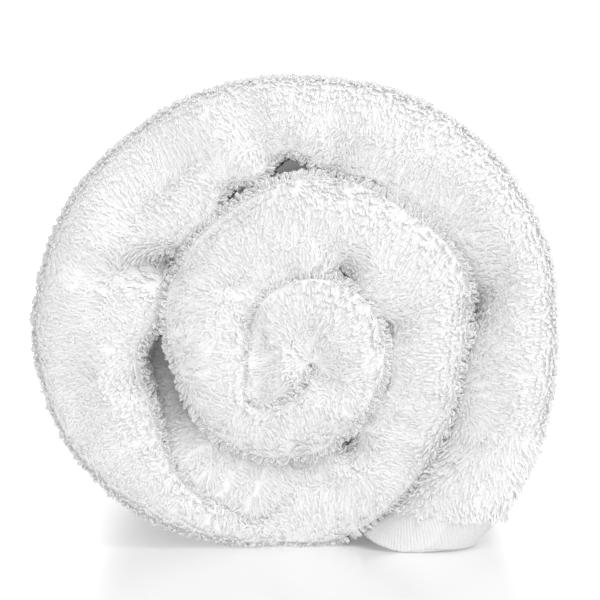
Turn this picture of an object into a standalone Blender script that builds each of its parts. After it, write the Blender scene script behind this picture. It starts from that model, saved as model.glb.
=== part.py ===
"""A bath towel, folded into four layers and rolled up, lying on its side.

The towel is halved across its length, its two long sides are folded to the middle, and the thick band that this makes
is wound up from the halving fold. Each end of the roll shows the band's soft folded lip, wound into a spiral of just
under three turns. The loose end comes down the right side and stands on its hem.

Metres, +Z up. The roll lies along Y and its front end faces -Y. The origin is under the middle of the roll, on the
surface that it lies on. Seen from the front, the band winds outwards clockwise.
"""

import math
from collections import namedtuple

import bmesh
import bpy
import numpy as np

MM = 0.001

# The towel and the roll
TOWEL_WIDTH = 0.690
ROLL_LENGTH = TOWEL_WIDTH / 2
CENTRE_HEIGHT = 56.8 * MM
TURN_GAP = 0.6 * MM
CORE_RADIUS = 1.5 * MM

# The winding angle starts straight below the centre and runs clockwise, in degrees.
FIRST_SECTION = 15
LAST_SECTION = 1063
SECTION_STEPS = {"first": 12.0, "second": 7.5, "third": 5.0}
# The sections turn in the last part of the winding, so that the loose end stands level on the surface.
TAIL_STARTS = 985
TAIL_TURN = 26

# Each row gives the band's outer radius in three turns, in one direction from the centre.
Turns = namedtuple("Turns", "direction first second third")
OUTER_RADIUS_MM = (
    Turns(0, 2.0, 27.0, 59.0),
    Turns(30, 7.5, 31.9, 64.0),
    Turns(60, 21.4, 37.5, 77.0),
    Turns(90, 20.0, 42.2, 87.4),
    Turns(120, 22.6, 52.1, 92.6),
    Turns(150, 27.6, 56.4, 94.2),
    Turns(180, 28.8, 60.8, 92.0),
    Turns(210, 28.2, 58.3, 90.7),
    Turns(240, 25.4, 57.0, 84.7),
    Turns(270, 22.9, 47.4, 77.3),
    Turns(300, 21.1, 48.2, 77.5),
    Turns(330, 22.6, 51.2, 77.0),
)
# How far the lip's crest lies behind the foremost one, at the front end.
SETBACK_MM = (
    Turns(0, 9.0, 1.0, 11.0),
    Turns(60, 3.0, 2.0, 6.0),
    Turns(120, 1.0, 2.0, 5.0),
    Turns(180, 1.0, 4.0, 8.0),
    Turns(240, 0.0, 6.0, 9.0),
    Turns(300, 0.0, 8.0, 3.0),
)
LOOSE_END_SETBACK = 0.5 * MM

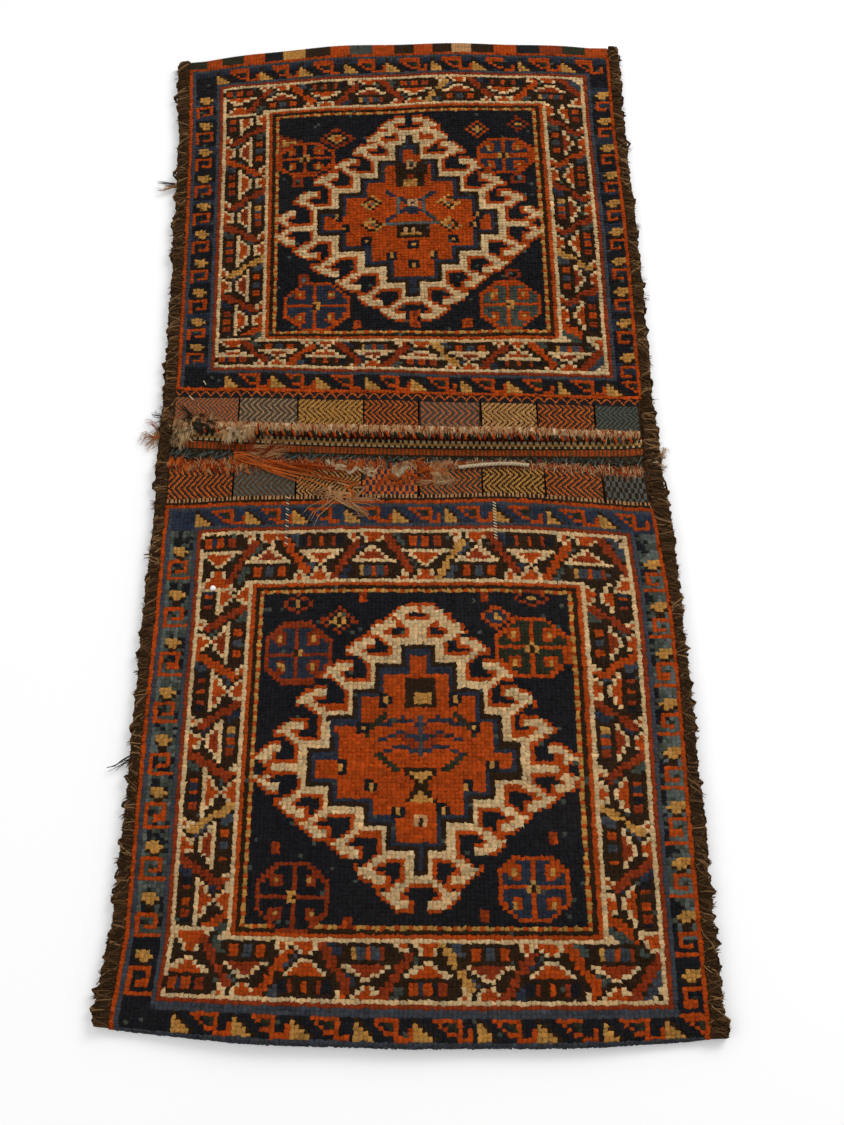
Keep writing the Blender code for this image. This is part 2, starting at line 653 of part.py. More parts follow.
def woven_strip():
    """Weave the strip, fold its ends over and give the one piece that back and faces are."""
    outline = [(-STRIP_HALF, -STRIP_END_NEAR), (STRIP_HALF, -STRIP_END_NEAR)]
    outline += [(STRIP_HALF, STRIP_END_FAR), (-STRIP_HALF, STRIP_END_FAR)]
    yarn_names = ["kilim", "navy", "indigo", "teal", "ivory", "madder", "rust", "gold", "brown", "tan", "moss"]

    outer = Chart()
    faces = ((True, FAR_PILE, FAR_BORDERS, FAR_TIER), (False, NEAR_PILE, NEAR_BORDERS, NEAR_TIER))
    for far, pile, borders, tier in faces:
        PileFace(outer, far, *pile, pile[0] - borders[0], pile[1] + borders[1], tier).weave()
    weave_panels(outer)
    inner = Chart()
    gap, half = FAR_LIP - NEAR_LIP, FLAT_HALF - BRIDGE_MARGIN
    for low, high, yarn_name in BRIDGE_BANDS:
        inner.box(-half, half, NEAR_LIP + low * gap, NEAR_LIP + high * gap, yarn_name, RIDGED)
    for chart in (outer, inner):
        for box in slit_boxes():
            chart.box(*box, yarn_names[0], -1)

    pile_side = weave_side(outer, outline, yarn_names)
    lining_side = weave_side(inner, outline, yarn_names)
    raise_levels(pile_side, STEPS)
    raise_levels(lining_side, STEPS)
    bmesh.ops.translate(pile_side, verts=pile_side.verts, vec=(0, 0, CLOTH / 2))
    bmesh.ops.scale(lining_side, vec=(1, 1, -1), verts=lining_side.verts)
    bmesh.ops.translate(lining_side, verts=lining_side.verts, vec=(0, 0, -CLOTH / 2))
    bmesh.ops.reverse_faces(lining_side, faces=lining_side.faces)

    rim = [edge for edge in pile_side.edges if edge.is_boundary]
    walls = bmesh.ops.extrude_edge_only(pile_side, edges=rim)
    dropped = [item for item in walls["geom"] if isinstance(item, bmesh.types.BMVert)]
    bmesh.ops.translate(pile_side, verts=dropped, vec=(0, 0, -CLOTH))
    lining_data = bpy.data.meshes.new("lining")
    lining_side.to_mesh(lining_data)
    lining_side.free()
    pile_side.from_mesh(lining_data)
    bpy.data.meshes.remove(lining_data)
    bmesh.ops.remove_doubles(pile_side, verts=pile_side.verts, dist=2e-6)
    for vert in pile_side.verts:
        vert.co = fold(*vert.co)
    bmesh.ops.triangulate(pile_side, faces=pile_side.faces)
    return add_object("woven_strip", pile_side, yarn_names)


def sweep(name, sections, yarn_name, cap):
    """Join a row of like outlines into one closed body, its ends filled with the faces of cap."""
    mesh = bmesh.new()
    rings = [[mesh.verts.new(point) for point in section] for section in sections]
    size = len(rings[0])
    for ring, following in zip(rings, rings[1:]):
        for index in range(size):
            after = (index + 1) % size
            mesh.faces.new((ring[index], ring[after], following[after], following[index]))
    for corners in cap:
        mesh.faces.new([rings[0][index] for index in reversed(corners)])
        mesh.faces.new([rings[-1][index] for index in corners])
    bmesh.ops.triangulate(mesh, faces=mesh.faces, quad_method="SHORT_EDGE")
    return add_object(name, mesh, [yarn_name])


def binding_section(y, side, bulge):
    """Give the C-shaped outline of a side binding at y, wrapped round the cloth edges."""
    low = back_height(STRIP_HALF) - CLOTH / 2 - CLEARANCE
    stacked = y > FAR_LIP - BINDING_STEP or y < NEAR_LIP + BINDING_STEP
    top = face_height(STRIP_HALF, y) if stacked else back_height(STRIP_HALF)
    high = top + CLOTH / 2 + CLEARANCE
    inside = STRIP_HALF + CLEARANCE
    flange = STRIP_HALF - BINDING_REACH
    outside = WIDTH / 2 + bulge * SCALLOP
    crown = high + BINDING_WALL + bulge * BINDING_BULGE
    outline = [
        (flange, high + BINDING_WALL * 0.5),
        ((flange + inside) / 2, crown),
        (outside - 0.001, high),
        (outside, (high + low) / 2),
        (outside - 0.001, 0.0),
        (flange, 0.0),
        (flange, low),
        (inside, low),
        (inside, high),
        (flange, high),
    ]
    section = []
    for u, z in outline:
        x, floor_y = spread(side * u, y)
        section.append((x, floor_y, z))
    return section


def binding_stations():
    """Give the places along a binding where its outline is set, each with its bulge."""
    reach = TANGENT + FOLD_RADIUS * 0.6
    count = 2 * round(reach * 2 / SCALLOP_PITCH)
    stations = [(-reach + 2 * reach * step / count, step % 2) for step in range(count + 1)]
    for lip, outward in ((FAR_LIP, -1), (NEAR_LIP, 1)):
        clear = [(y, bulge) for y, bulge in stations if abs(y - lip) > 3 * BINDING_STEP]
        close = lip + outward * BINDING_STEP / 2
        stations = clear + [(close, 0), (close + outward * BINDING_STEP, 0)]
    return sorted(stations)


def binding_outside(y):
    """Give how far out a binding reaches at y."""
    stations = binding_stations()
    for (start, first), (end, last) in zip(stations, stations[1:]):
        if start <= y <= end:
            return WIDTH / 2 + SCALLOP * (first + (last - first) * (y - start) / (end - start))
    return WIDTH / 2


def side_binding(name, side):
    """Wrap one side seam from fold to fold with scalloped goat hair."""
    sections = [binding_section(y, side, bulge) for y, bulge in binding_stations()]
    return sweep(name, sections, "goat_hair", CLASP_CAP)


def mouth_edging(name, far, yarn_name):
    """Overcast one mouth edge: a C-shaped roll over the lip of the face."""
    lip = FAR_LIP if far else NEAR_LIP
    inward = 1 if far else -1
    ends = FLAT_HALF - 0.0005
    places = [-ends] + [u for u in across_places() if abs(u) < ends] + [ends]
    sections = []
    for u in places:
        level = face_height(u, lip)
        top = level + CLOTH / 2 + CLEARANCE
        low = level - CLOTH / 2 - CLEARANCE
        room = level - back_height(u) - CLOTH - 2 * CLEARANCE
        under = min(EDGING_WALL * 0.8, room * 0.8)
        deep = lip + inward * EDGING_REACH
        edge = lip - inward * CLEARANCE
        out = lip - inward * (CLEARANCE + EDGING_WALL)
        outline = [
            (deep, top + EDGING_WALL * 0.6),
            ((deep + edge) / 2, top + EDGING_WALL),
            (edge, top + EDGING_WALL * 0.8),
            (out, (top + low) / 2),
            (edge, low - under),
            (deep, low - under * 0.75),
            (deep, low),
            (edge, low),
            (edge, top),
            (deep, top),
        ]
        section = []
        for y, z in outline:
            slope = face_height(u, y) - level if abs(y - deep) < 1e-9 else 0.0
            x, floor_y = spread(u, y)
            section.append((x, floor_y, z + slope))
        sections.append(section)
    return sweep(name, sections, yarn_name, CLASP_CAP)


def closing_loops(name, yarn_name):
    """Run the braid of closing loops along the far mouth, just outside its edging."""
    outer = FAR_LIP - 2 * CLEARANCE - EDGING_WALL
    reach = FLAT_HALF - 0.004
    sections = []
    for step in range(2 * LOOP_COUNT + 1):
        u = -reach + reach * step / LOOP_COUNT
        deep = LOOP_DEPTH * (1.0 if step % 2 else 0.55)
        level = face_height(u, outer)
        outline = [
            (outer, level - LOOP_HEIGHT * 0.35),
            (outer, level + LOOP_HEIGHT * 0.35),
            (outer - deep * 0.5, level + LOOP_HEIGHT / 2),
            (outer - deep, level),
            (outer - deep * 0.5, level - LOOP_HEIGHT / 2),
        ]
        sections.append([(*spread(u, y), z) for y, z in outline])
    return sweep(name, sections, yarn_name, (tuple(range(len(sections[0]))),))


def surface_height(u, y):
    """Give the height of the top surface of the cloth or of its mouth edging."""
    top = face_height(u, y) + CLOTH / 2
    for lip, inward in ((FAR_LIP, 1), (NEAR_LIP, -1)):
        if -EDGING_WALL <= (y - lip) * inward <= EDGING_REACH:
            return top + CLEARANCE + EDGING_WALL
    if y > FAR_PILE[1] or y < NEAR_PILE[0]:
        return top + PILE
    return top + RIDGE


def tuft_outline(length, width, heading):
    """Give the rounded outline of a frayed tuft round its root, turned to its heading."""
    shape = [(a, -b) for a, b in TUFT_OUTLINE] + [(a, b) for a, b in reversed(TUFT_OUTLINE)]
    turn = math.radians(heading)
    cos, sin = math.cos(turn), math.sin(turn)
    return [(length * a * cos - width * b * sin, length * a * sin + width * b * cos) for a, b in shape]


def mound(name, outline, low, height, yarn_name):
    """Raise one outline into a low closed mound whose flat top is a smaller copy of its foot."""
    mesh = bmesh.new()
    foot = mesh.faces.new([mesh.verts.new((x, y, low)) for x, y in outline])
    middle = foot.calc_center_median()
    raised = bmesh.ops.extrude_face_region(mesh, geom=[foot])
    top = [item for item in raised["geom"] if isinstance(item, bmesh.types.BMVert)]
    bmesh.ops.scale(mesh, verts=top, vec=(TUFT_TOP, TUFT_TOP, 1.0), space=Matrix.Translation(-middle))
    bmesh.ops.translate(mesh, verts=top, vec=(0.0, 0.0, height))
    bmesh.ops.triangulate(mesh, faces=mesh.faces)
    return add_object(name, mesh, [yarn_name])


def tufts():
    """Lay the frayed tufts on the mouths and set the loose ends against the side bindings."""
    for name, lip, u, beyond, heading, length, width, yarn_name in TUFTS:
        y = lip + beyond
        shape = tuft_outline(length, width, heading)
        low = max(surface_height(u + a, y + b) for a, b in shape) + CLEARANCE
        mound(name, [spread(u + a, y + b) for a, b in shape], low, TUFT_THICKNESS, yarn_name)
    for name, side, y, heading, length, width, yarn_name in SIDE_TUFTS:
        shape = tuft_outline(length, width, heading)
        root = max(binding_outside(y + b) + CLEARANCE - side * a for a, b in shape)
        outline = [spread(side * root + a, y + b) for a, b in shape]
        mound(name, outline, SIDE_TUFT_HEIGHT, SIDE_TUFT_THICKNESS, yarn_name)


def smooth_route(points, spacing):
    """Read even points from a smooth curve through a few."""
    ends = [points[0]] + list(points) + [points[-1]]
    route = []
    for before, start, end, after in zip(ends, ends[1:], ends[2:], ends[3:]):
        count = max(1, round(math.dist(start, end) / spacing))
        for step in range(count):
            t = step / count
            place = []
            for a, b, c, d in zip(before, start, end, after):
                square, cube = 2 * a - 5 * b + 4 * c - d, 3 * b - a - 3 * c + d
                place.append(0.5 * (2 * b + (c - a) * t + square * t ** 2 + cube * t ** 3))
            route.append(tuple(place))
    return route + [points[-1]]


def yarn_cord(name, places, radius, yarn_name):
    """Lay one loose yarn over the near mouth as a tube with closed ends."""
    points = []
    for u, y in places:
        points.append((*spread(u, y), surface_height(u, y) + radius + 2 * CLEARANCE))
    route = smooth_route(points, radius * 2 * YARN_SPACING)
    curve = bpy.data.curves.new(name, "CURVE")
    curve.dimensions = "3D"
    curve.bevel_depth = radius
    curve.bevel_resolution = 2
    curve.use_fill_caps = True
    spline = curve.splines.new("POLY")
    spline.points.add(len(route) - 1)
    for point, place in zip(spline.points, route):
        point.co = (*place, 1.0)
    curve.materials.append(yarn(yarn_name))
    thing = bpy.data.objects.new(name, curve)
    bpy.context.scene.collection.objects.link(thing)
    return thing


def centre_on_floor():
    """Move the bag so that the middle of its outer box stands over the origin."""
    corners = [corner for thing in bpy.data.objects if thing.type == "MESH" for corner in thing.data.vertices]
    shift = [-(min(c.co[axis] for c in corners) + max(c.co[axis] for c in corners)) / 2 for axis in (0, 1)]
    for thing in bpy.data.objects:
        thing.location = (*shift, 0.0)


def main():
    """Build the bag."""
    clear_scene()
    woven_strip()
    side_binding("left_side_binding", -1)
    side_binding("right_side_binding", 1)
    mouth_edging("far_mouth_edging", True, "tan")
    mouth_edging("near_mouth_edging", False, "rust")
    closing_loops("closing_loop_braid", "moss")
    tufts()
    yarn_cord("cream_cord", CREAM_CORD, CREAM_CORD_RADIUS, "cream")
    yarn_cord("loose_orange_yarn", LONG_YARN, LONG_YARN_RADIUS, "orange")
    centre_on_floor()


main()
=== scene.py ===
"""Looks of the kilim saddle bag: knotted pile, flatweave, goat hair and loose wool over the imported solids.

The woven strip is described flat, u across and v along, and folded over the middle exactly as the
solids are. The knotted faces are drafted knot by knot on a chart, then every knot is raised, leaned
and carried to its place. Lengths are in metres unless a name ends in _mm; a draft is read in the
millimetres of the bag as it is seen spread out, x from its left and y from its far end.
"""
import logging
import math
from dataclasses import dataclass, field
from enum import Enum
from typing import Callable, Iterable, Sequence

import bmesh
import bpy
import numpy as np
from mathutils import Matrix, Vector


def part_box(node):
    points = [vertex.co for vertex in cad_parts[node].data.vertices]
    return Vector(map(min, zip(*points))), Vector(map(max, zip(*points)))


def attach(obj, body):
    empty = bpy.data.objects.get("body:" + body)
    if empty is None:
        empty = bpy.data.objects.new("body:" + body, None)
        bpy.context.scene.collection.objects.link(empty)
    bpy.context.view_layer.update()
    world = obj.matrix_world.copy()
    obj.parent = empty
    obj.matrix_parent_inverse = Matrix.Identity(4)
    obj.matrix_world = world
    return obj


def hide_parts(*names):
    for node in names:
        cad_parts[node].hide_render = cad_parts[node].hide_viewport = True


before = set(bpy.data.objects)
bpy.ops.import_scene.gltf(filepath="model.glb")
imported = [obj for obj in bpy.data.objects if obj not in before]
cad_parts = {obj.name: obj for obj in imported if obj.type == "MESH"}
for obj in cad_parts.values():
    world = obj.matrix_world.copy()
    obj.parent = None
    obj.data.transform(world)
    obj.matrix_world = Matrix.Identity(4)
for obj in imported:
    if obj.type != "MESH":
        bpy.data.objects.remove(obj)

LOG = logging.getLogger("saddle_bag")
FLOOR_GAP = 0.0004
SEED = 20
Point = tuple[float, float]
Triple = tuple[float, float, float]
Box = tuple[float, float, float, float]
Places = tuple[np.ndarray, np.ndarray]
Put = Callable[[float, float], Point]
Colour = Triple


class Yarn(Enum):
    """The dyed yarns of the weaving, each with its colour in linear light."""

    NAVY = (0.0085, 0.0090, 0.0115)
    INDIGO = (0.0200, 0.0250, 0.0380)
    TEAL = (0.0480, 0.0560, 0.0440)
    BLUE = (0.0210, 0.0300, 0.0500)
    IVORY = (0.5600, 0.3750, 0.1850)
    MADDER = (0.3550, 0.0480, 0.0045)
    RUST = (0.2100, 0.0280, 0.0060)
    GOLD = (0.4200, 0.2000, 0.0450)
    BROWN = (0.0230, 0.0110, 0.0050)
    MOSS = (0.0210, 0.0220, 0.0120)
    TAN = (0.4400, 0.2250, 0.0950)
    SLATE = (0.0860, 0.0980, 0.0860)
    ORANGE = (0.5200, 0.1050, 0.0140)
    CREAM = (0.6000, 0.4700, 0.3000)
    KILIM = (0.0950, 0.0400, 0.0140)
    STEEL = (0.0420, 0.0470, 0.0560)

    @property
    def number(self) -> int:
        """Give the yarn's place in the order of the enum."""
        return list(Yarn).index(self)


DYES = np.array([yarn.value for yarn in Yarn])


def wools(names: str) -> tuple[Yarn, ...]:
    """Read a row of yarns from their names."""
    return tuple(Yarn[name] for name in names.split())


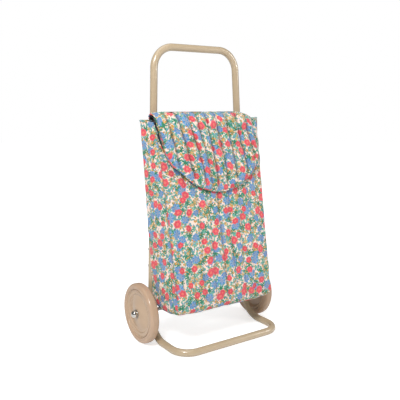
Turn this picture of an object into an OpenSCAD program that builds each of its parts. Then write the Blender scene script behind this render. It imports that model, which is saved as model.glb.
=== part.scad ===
▬▬▬▬▬▬▬▬▬▬
PROMPT: Exactly repeat the lines from the line with "clear_scene()" to the line with "from mathutils import Matrix, Vector", including both, and output nothing else.

WRITTEN ANSWER:
    clear_scene()
    woven_strip()
    side_binding("left_side_binding", -1)
    side_binding("right_side_binding", 1)
    mouth_edging("far_mouth_edging", True, "tan")
    mouth_edging("near_mouth_edging", False, "rust")
    closing_loops("closing_loop_braid", "moss")
    tufts()
    yarn_cord("cream_cord", CREAM_CORD, CREAM_CORD_RADIUS, "cream")
    yarn_cord("loose_orange_yarn", LONG_YARN, LONG_YARN_RADIUS, "orange")
    centre_on_floor()


main()
=== scene.py ===
"""Looks of the kilim saddle bag: knotted pile, flatweave, goat hair and loose wool over the imported solids.

The woven strip is described flat, u across and v along, and folded over the middle exactly as the
solids are. The knotted faces are drafted knot by knot on a chart, then every knot is raised, leaned
and carried to its place. Lengths are in metres unless a name ends in _mm; a draft is read in the
millimetres of the bag as it is seen spread out, x from its left and y from its far end.
"""
import logging
import math
from dataclasses import dataclass, field
from enum import Enum
from typing import Callable, Iterable, Sequence

import bmesh
import bpy
import numpy as np
from mathutils import Matrix, Vector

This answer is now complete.